Object modeling scripts
— Begin —
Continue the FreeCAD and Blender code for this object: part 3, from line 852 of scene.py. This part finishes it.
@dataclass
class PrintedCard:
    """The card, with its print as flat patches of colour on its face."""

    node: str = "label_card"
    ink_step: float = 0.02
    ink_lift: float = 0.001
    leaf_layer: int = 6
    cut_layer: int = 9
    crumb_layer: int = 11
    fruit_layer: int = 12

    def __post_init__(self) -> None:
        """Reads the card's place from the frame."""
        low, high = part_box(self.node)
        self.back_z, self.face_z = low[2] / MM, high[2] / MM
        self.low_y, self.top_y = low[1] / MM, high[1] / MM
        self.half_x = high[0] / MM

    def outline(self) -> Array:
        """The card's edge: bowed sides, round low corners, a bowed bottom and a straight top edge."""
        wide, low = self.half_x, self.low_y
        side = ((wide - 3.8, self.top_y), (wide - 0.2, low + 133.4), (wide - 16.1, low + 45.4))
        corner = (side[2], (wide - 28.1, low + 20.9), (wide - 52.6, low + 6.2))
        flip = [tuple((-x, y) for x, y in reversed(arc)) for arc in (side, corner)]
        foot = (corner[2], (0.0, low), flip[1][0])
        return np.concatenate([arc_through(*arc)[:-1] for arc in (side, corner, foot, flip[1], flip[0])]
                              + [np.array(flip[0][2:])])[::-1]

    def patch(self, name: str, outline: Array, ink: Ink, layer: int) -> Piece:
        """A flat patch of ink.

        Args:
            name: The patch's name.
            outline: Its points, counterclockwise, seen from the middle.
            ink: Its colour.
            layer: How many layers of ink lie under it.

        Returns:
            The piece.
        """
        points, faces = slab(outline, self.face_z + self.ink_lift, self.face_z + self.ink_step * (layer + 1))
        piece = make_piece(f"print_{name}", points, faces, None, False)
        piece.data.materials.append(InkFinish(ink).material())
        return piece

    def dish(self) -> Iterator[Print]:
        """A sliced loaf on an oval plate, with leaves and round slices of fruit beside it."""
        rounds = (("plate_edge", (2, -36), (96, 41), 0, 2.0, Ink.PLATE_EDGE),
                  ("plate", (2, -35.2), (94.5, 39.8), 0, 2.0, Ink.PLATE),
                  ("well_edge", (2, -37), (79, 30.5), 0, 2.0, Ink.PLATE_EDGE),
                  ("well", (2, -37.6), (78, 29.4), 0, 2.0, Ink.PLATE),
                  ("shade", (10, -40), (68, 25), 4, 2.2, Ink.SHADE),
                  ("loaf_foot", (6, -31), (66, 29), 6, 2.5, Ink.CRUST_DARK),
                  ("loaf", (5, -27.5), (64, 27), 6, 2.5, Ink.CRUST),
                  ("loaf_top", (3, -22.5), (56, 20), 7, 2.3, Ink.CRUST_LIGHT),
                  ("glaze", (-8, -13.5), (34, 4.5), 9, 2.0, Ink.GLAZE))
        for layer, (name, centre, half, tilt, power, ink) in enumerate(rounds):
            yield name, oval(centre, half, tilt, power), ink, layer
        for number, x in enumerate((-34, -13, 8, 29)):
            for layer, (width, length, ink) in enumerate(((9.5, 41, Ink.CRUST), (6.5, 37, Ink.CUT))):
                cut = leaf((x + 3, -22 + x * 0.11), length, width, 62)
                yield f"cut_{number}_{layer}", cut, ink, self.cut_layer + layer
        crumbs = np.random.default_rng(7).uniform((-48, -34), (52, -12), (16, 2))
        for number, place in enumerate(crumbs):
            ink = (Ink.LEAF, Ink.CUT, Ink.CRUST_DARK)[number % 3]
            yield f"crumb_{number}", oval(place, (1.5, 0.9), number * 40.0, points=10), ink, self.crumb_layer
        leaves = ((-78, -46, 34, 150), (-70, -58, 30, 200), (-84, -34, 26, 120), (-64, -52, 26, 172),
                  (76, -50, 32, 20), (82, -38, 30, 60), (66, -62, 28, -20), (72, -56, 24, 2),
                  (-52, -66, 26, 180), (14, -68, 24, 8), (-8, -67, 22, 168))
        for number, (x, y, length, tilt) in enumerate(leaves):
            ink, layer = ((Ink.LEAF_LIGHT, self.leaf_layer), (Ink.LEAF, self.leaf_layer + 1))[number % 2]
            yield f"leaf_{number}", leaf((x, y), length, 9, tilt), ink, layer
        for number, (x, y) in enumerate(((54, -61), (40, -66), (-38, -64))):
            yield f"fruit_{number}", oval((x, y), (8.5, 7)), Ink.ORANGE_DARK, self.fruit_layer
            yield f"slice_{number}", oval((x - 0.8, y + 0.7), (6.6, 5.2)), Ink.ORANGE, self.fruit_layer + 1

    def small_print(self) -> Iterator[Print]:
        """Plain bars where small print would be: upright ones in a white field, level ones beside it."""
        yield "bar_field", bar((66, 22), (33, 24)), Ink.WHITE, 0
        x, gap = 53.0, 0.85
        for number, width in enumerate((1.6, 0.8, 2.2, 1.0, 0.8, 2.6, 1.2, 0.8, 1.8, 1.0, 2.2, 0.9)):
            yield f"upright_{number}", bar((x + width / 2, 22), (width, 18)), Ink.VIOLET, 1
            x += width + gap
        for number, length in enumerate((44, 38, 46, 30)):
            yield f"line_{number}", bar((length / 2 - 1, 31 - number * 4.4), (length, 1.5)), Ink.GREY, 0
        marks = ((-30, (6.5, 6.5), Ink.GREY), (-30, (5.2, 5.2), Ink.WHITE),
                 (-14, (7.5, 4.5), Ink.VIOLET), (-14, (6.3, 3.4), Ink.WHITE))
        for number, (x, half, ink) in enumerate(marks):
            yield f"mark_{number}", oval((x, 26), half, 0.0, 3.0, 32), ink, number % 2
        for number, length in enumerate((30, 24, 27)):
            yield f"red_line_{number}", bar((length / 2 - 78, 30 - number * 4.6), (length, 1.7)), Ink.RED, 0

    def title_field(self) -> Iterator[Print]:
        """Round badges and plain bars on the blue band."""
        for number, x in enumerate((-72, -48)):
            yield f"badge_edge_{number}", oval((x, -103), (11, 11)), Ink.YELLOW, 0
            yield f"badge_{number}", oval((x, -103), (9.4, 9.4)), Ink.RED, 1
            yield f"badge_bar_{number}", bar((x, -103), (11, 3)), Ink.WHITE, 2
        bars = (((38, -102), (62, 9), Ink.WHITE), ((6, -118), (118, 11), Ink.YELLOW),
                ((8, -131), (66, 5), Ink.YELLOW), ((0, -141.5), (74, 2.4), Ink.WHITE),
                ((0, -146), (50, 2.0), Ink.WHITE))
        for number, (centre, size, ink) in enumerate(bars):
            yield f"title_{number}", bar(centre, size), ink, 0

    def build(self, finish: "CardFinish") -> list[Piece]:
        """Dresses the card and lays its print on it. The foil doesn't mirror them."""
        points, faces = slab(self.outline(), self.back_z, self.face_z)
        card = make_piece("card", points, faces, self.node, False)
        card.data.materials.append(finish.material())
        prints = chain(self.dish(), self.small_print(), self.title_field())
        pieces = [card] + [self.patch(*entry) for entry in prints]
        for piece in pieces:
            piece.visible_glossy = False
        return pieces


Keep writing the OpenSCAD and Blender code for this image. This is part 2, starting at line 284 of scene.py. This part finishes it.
— End —
* _Directions for this task_
The first line of the records and every line down to the line with "fruit_layer: int = 12" must be quoted exactly; leave out all else.

* _Exercise result_
Continue the FreeCAD and Blender code for this object: part 3, from line 852 of scene.py. This part finishes it.
@dataclass
class PrintedCard:
    """The card, with its print as flat patches of colour on its face."""

    node: str = "label_card"
    ink_step: float = 0.02
    ink_lift: float = 0.001
    leaf_layer: int = 6
    cut_layer: int = 9
    crumb_layer: int = 11
    fruit_layer: int = 12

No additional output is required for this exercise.